In the single-family context, earthquake insurance is not generally required by the GSEs, FHA, and banks, except for single-family buildings in Puerto Rico. Accordingly, it is less clear that the GSEs, FHA, and banks would apply this same logic and protocol. A cost-benefit analysis would need to be performed. Lenders may well impose the proposed desk-top protocol given the substantial flood losses in the single-family arena. In the single-family lending context as well as the multifamily and commercial lending context, this protocol would be a significant improvement compared to today’s simple binary yes-no based solely on property location in a SFHA, as shown on FEMA’s 100-year flood maps, with exceptions only for properties with elevations above the BFE. Further, given the poor out-of-date quality of FEMA flood maps, engineering reports should be required in a much broader set of property locations. As noted above, in the last few years, a substantial amount of flood damage has been outside of the 100-year floodplain (e.g., Hurricane Harvey in Texas), the only zone in which flood insurance is required. Given the availability of technology which can assess flood risk outside of the 100-year floodplain and can also take into account future projections of flood risk in light of climate change, financial Institutions, including the GSEs and the buyers of their first loss risk in the Credit Risk Transfer (CRT) context should not be subject to this significant incremental risk of losses posed by the current flood insurance protocols.
Create Special Second Mortgage Program
New second mortgage programs for flood resilient building features should be established by the GSEs and FHA parallel to the existing multifamily second mortgage programs for energy efficiency or “green” second mortgages. In the green context, second mortgage proceeds are used to increase energy efficiency in order to reduce operating costs and property expense volatility. In the flood risk context, in order to encourage flood loss mitigation which would reduce both property valuation risk and default risk to the loan guarantor, new second mortgage programs should be created where the proceeds are specifically used for installation of flood resilience features. Just as is the case with the green second mortgage program, the Guarantee Fees (G Fees) or Mortgage Insurance premiums (MIP), as applicable, for such flood resiliency second mortgages should be reduced to reflect the lower risk.
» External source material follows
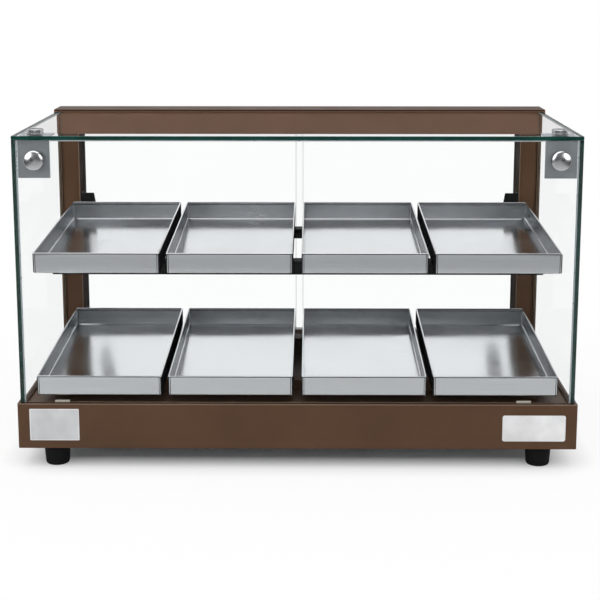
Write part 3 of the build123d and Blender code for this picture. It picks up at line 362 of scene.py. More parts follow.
def fill(tree, made, name, value):
    """Sets or links one input of a node, found by its name or its place."""
    socket = made.inputs[name]
    if isinstance(value, bpy.types.NodeSocket):
        tree.links.new(value, socket)
    else:
        socket.default_value = value


def new_material(name):
    """A material with a Principled shader and its tree."""
    material = bpy.data.materials.new(name)
    material.use_nodes = True
    tree = material.node_tree
    return material, tree, tree.nodes["Principled BSDF"]


def object_coordinates(tree, scale=(1.0, 1.0, 1.0), turn=(0.0, 0.0, 0.0)):
    """Coordinates on the piece in metres, stretched and turned by a Mapping node."""
    source = add_node(tree, "ShaderNodeTexCoord").outputs["Object"]
    mapping = add_node(tree, "ShaderNodeMapping", Vector=source, Scale=scale, Rotation=turn)
    return mapping.outputs["Vector"]


def noise(tree, vector, scale, detail=3.0, roughness=0.5):
    """The value of a noise texture."""
    made = add_node(tree, "ShaderNodeTexNoise", Vector=vector, Scale=scale, Detail=detail,
                    Roughness=roughness)
    return made.outputs["Fac"]


def spread(tree, value, low=0.0, high=1.0, floor=0.3, ceiling=0.7):
    """A value brought from the range floor to ceiling into the range low to high."""
    return add_node(tree, "ShaderNodeMapRange", Value=value, From_Min=floor, From_Max=ceiling,
                    To_Min=low, To_Max=high).outputs["Result"]


def math_node(tree, operation, first, second=0.0):
    """The result of a sum between two values or sockets."""
    made = add_node(tree, "ShaderNodeMath", {"operation": operation})
    fill(tree, made, 0, first)
    fill(tree, made, 1, second)
    return made.outputs[0]


def vector_math(tree, operation, first, second=(0.0, 0.0, 0.0)):
    """The outlets of a sum between two vectors or sockets."""
    made = add_node(tree, "ShaderNodeVectorMath", {"operation": operation})
    fill(tree, made, 0, first)
    fill(tree, made, 1, second)
    return made.outputs


def times(tree, first, second):
    """The product of two values or sockets."""
    return math_node(tree, "MULTIPLY", first, second)


def larger(tree, first, second):
    """The larger of two values or sockets."""
    return math_node(tree, "MAXIMUM", first, second)


def two_tone(tree, value, colour, darker, lighter):
    """A colour that varies between a darker and a lighter share of itself."""
    mix = add_node(tree, "ShaderNodeMix", {"data_type": "RGBA"}, Factor=value)
    for place, share in ((6, darker), (7, lighter)):
        mix.inputs[place].default_value = [min(1.0, part * share) for part in colour] + [1.0]
    return mix.outputs[2]


def soft_edges(tree, radius):
    """A normal that looks rounded at the edges of a folded sheet."""
    return add_node(tree, "ShaderNodeBevel", {"samples": 4}, Radius=radius).outputs["Normal"]


def bump(tree, height, strength, distance, normal=None):
    """A normal disturbed by a height."""
    made = add_node(tree, "ShaderNodeBump", Height=height, Strength=strength, Distance=distance)
    if normal is not None:
        fill(tree, made, "Normal", normal)
    return made.outputs["Normal"]


def mixed(tree, share, first, second):
    """Two shaders blended by a share."""
    mix = tree.nodes.new("ShaderNodeMixShader")
    for place, value in enumerate((share, first, second)):
        fill(tree, mix, place, value)
    return mix.outputs[0]


def end_with(tree, surface, outlet="Material Output"):
    """Makes a shader the surface of a material or a world."""
    tree.links.new(surface, tree.nodes[outlet].inputs["Surface"])


def fill_shader(tree, shader, tone, colour, shades, roughness, normal=None, **levels):
    """Fills a shader: a varied colour, its roughness, its normal and plain values."""
    fill(tree, shader, "Base Color", two_tone(tree, tone, colour, *shades))
    fill(tree, shader, "Roughness", roughness)
    if normal is not None:
        fill(tree, shader, "Normal", normal)
    for name, value in levels.items():
        fill(tree, shader, name.replace("_", " "), value)


# Finishes

def powder_coat(name, colour, peel, roughness=(0.36, 0.47), shine=0.12):
    """Satin powder coat: fine orange peel, cloudy tone and softened edges."""
    material, tree, shader = new_material(name)
    coordinates = object_coordinates(tree)
    cloud = noise(tree, coordinates, 16.0, 5.0)
    grain = noise(tree, coordinates, 900.0, 1.0)
    fill_shader(tree, shader, spread(tree, cloud), colour, (0.93, 1.08),
                spread(tree, cloud, *roughness),
                bump(tree, grain, peel, 0.00025, soft_edges(tree, 0.0009)),
                Specular_IOR_Level=shine)
    return material


def brushed_steel(name, colour, roughness, along=None, attribute=None, edges=0.0, rim=1.0):
    """Steel with fine brushing lines, along an axis or along an attribute's first axis."""
    material, tree, shader = new_material(name)
    if attribute:
        source = add_node(tree, "ShaderNodeAttribute", {"attribute_name": attribute})
        lines = add_node(tree, "ShaderNodeMapping", Vector=source.outputs["Vector"],
                         Scale=(BRUSH_ALONG, BRUSH_ACROSS, 1.0)).outputs["Vector"]
    else:
        lines = object_coordinates(tree, [BRUSH_ALONG if axis == along else BRUSH_ACROSS
                                          for axis in range(3)])
    streak = noise(tree, lines, 1.0, 4.0, 0.6)
    cloud = noise(tree, object_coordinates(tree), 7.0, 4.0)
    smear = noise(tree, object_coordinates(tree, (1.0, 1.0, 3.0)), 32.0, 3.0)
    wiped = times(tree, spread(tree, smear, 0.9, 1.12), spread(tree, cloud, *roughness))
    waves = bump(tree, cloud, 0.05, 0.0006, soft_edges(tree, edges) if edges else None)
    fill_shader(tree, shader, spread(tree, streak), colour, (0.95, 1.05), wiped,
                bump(tree, streak, 0.06, 0.00004, waves), Metallic=1.0,
                Specular_Tint=(rim, rim, rim, 1.0))
    return material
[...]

Further, as in the green lending programs at the GSEs, an extra five percent of loan proceeds could be made available to property owners. The new flood risk metric would be used to determine the requisite improvement in flood resilience performance.
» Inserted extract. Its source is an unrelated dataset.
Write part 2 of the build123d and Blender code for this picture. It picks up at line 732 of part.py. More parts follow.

Lower Premiums, G Fees, and MIP for Qualified Properties
In order to reflect reduced risk to the GSEs, FHA, as well as flood insurers, and as a public policy matter, to encourage prudent risk management behavior in designing building structures, the pricing of G Fees, MIP, and flood insurance premiums, should be reduced for properties in heightened flood risk locations that have specified resilience characteristics. Inclusion of specific flood resiliency building structural characteristics adds additional risk mitigation that reduces the risk of loss to the guarantor and insurer. The NFIP already discounts premiums based on certain building elevation conditions within the 100-year floodplain, but NFIP should have a much more robust premium discount program reflecting other important flood mitigation and resiliency building features. This is expected to be part of the new Risk Rating 2.0. As noted above, in an analogous area, multifamily green programs at the GSEs and FHA have been created which encourage conservation and reflect lower risk. For example, a green loan for a multifamily property from the GSEs may qualify for G Fees of 30 to 35 basis points below a standard loan pricing. Again, the new flood risk metric proposed in this article would be used to determine the requisite flood resiliency score for the reduced loan pricing available in such a program.
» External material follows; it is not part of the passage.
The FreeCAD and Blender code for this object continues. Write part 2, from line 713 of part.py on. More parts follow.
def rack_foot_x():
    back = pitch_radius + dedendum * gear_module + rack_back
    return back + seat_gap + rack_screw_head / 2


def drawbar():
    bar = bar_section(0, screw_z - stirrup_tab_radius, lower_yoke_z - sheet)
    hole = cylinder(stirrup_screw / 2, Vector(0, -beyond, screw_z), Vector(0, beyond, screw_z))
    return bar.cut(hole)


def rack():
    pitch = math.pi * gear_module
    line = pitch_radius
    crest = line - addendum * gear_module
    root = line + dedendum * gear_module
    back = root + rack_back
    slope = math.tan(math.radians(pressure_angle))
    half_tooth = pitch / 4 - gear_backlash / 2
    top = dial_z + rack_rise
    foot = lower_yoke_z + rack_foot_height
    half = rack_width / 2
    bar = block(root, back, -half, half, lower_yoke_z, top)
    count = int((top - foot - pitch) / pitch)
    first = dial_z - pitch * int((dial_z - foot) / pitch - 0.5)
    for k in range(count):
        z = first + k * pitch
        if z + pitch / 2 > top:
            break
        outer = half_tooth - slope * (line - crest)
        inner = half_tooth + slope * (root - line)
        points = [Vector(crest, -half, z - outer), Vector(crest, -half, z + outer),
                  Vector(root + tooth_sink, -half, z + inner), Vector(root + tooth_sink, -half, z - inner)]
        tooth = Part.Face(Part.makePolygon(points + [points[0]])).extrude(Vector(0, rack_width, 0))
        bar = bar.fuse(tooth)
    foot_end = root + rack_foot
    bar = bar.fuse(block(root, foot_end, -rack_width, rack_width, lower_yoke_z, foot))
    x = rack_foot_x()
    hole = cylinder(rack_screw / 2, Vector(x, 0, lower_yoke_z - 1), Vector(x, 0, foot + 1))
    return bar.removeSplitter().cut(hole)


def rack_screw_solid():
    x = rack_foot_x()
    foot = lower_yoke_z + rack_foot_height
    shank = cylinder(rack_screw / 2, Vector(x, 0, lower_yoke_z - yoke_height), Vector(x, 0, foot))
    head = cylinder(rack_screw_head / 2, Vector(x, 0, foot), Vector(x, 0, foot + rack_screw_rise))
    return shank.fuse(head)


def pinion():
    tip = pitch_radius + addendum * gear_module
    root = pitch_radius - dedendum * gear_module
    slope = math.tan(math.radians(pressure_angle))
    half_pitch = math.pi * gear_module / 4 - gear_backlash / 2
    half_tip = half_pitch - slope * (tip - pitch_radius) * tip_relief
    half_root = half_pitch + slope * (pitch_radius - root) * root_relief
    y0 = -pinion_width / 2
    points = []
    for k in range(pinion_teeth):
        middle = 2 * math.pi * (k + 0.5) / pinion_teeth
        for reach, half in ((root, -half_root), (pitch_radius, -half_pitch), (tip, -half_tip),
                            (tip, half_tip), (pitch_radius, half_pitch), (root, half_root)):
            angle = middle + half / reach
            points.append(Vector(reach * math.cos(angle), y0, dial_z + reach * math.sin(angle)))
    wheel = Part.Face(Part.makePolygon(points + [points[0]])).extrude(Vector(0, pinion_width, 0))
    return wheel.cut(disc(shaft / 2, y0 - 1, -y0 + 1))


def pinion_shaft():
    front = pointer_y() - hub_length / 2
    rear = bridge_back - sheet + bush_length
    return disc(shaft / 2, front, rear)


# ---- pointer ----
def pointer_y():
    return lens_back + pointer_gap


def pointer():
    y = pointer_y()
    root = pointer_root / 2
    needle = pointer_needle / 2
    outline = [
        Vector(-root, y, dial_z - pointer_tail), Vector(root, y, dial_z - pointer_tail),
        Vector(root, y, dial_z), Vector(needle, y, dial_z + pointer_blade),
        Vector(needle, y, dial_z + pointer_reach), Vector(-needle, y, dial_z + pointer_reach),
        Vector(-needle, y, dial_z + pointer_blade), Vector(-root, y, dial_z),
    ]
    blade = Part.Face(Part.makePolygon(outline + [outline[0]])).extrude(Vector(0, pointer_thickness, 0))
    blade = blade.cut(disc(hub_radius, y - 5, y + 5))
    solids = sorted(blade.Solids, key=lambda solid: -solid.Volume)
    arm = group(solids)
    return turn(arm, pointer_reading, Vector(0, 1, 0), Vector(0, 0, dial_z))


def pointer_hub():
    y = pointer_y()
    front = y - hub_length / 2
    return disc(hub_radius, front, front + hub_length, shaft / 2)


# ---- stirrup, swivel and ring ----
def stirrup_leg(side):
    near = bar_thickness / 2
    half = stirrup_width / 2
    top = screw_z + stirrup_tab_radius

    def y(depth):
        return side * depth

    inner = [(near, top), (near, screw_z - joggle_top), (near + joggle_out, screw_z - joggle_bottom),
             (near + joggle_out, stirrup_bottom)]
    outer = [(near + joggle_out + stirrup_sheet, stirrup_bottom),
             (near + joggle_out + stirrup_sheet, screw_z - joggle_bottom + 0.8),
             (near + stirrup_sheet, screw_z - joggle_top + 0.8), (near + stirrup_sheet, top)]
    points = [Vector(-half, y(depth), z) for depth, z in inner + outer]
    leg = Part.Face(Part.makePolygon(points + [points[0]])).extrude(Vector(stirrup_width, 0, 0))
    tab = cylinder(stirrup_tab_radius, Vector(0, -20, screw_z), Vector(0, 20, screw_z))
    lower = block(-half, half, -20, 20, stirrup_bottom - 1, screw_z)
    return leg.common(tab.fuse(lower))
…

Given that the flood risks and losses in many coastal and inland areas are increasing and are likely to continue to increase at accelerating rates over the coming decades, we need policies and financial programs and products that can promote prudent behavior by property owners subject to these risks. Although some efforts have begun, most state and local municipalities have not moved forward in this arena. There is an important opportunity for the GSEs, FHA, and major banks to lead the way, along with flood insurers and reinsurers. These key stakeholders should work together with the industries of engineering, architecture, risk modeling, and environmental science using the latest technologies to:
- articulate and advocate for the creation of a new set of standardized property-based assessment tools and scoring systems for flood risk and resilience;
- oversee the creation of these new standardized assessment tools and metrics;
- adopt these new standardized tools to assess flood risk at the time of mortgage origination, for life of loan portfolio analytics, and as an asset management tool; and then
- create mortgage loan programs and other financial incentives which encourage and/or mandate prudent risk mitigation behavior.
This will also require consideration of the equitable distribution of the costs and benefits of these programs and the extent to which LMI households are assisted in making these market transitions.
Once standardized protocols and metrics are established, other major financial institutions will follow, as will state and local governments in changing building codes, zoning ordinances, and land use plans. At the same time, the architecture and building materials industries will invest in creating new designs and materials to increase flood resilience functionality of buildings. While, obviously, these actions alone cannot stop tidal or storm event flooding, they can play an important incremental role in increasing awareness and educating those who are in a position to mitigate flood risk, thereby reducing losses to property owners and the associated risk of loan default and insurance claims. These steps have the potential to not only catalyze new approaches in the public and private sectors, but they will also help maintain liquidity and accessibility in the capital markets for housing and commercial real estate, as they mitigate future default risk and losses to property owners and financial institutions over the next several decades. The steps advocated in this article are not just sound economics—they are sound practices for the advancement of social welfare for generations to come.